志南也糊涂了,电话线的那一端飘来一个微弱、细小的声音,是莉莉。志南万分惊喜,连长把队伍解散了,还瞪了通讯员一眼。
莉莉对志南说,学校放假了,她在信中已告诉过志南,她现在在北京,不一节一节的走军线是不可能找到他的,她说很想听到志南的声音,又说可能会提前回校,也许去坦克营看看志南。
那一个晚上,志南久久没有入睡。
放暑假的时候,莉莉才真的到坦克营来,志南也没有什么可准备的,在招待所打刷了一间房,他来连队以后和战士们一样剃了平头,不穿袜子。莉莉来,头发一时是长不起来了,但他还是找了双尼龙袜子穿。莉莉是从北京过来,带了许多果脯、米花糖、高粱饴,战士们一批一批地到她那里去,把东西都吃光了,反映高粱胎最好吃,志南纠正他们是高粱饴。
莉莉还给志南带了一只特大家庭号的美加净牙膏,大伙都觉得新奇,又听说这是中国最高级的牙膏,都要试试,就排着队到连部去挤,用过的都说好,清凉。
吃过晚饭的时间,志南就陪莉莉到野外散步,野地里有淡淡的风和摇曳的小花,莉莉的额发温柔地飘起来,像一只小手抓痒了志南的心,她的脸蛋在夕阳的映照下白皙生动,吹弹得破。志南道:“海涛还追你吗?”莉莉道:“他也没跟我说过什么,就是老搞些活动。”志南又道:“你喜欢他吗?”莉莉不快道:“我喜欢他还到你这儿来干吗?”志南劝道:“你别生气,我看你对我不冷不热的,对他反而自然、热情、所以……”莉莉没有说话,沉默了好一阵才低声说道;“你这么风流倜傥,谁知道你是不是真心的!”

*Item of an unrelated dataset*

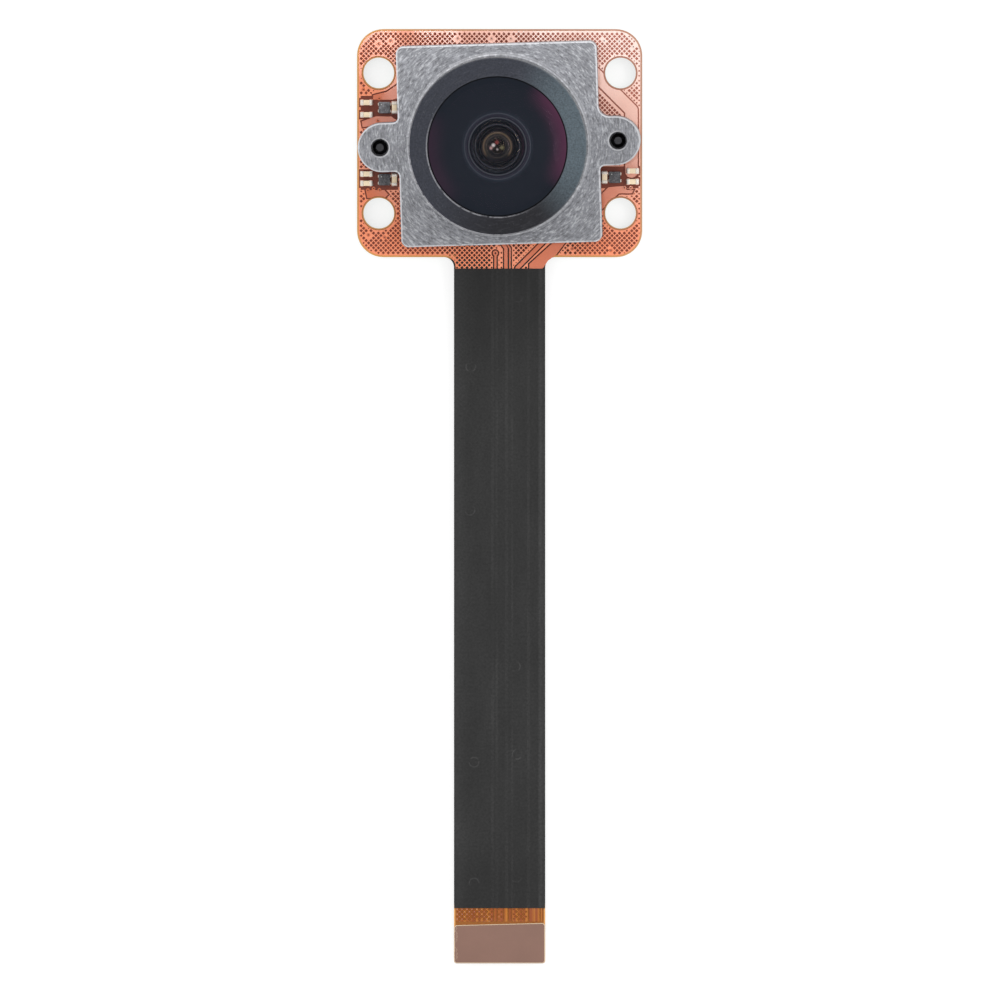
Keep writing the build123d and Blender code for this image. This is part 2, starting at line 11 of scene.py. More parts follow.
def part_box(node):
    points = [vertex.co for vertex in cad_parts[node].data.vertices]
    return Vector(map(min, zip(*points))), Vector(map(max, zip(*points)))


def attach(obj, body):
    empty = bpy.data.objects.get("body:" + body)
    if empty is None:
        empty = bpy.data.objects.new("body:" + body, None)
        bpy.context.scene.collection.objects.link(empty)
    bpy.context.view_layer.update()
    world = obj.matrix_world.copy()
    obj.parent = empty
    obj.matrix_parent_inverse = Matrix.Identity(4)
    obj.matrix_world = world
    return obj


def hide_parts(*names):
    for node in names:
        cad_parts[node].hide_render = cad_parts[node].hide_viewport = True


bl_info = {
    "name": "Camera module finish",
    "version": (1, 0, 0),
    "blender": (4, 5, 0),
    "location": "View3D > Sidebar > Camera module",
    "description": "Finishes a camera module: circuit, die casting, lens, small parts and stage",
    "category": "Object",
}

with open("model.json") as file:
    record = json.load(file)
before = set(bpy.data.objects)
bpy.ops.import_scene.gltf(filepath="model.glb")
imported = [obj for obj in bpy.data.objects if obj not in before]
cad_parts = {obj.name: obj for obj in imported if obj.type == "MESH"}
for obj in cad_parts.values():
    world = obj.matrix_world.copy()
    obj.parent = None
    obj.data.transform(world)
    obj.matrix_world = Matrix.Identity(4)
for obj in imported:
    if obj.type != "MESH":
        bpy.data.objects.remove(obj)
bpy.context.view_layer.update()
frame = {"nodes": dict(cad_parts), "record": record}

MM = 0.001
MERGE = 1e-7
nodes_of = frame["nodes"]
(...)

老实说,莉莉也没有觉得海涛不好,但是见到志南,便觉得他身上有一种她喜欢的劲儿,什么劲儿,她自己也想不清楚,但对于志南,仿佛有一只无形的手,推着她去靠近,亲近。
志南也喜欢上了莉莉,这他简直没想到,通常他母亲掺乎的事,他就反感了三分,这回他还真得感谢母亲,莉莉虽然不是艳丽的女孩,但她是特别的女性,女性的单簿、温文、矜持,这都是他喜欢的,更重要的是,他们极易亲和,是一种环境下生长的人,从一开始就不感到陌生,不感到反差或者障碍,莉莉的一笑一颦是懂得他的,他感觉到莉莉也颇欣赏他。
莉莉快走的时候对志南说,我还不知道坦克里面是什么样子呢,志南说那我带你去看看。
一天下午政治学习,志南带着莉莉去看坦克,两个人钻到坦克里去,莉莉觉得特别新奇,东摸摸,西看看,还戴上坦克兵防震的帽子,她的脸更细小了,挂着一丝不易觉察的调皮。志南忍不住拉住了莉莉,他喘息着寻找莉莉的嘴唇,莉莉的嘴唇非常柔软,润泽。
莉莉因受了惊吓,拼命地躲闪,这客观上是一种强烈的挑逗,她被志南越抱越紧,越吻越深。
之后他们谁也不敢看对方,也不知说什么好,志南贴着莉莉耳朵,“相不相信我是真心的?”莉莉撒娇地打了他一下,但却扑到了志南的怀里。